This week’s Say It For You blog posts feature more helpful advice based on Brant Pinvidic’s powerful little book The 3-Minute Rule….

You need bullet points to accentuate the point, not make it for you, observes TV producer and sales coach Brant Pinvidic. You don’t need full sentences, either, he says – the slides function as “Post-it” notes. Even Robert Gaskins, co-creator of Power Point itself, says the technology was never intended for show an entire proposal, just a quick summary.

From a blog marketing point of view, there are several similarities between blog titles and individual bullet points in a Power Point presentation. Titles matter a lot in blogs for search: key words and phrases help search engines make the match between online searchers’ needs and what your business or practice has to offer. Equally important, once your post has been “served up” by the search engine, the reader needs to be encouraged to click on the link in order to read the content. True to Pindivic’s advice, if the title gives away too much of the content, readers wouldn’t need to progress to the content itself!

In terms of using bullet points in blog posts themselves, it seems content writers either love or absolutely abhor those little dots. From what I’ve been told, search engines like bullet points – a lot. Myself, I like bulleting for breaking down complicated information into digestible form. I try to follow the Reuters Handbook of Journalism guidelines for using bullet points, using no fewer than two and no more than five at a time, and keeping them in active voice and present tense.

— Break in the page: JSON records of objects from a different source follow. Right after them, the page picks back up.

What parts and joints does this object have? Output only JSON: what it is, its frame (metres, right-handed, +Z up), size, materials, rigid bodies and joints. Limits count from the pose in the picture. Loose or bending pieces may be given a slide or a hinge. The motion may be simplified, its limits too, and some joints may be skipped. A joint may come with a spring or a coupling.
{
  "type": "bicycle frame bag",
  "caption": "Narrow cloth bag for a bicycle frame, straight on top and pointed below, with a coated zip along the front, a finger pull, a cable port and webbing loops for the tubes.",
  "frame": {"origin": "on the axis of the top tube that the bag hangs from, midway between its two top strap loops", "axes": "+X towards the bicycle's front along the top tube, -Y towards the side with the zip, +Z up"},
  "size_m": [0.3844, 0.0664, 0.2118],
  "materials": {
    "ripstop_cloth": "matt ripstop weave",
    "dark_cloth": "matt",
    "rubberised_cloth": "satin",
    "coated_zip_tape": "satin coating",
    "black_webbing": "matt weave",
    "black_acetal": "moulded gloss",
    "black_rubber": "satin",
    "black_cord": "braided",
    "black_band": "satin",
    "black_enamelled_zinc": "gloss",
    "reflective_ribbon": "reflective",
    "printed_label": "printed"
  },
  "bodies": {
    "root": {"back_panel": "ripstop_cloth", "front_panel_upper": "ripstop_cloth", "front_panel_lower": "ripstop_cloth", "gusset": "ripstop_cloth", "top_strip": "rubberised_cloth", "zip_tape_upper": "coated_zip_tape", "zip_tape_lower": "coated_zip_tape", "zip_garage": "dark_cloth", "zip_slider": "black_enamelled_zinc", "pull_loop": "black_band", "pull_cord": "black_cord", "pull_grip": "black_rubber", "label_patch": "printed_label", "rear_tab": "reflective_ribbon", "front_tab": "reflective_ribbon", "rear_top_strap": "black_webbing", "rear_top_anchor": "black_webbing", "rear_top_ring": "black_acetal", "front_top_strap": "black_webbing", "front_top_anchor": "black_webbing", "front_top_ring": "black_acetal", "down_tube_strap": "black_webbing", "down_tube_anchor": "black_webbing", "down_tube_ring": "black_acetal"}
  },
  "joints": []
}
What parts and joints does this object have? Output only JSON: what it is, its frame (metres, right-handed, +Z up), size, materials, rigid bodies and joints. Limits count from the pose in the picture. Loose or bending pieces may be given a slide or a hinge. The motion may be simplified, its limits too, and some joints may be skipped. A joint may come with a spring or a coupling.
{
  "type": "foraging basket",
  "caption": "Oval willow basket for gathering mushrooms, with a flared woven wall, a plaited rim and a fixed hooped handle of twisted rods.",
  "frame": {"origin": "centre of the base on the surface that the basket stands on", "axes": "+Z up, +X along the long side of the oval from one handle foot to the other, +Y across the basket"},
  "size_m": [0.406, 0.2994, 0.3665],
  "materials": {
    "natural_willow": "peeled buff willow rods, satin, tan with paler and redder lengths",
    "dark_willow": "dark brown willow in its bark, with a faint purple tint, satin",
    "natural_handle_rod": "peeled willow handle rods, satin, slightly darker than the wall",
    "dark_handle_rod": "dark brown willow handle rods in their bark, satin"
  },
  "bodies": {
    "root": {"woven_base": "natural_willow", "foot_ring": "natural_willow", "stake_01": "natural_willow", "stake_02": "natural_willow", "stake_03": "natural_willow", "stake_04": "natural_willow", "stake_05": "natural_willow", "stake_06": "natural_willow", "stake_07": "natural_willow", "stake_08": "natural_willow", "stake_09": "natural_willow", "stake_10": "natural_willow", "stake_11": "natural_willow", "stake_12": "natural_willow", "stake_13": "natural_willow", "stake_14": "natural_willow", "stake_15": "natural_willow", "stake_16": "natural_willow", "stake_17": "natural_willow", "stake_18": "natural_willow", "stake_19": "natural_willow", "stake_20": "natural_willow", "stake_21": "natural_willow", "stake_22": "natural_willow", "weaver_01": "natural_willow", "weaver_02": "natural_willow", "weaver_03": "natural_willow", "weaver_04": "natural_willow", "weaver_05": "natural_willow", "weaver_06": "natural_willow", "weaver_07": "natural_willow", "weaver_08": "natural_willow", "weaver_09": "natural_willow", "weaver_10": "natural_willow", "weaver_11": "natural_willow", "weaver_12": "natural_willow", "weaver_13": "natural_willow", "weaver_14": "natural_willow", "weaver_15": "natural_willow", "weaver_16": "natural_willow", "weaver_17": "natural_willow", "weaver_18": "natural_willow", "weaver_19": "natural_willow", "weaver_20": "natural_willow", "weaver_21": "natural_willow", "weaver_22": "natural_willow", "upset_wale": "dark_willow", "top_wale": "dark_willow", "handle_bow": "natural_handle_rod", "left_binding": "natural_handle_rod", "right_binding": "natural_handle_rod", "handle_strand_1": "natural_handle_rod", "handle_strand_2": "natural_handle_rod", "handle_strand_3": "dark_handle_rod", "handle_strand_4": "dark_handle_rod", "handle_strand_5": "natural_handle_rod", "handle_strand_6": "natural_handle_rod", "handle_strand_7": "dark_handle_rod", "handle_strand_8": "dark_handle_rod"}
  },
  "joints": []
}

Going back to blog titles, in a very real sense, a blog post title represents a promise. Of course, since business blogs should resemble advertorials more than ads, the title is “promising” the reader a benefit in exchange for progressing to the next step. If you click on this title ( the implication is), it will lead to you obtaining some desirable result – more savings, more actionable knowledge more confidence, more beauty, more health, more job security, more safety more peer approval, more wealth…..Alternately, the implied promise might relate to reducing an undesirable effect – pain illness, hassle, dirt, risk, fear, harassment, debt….

The skill, of course, lies in Brant Pinvidic’s caution to do all that in a title that somehow manages to accentuate the point without serving it up – prematurely – with all the trimmings.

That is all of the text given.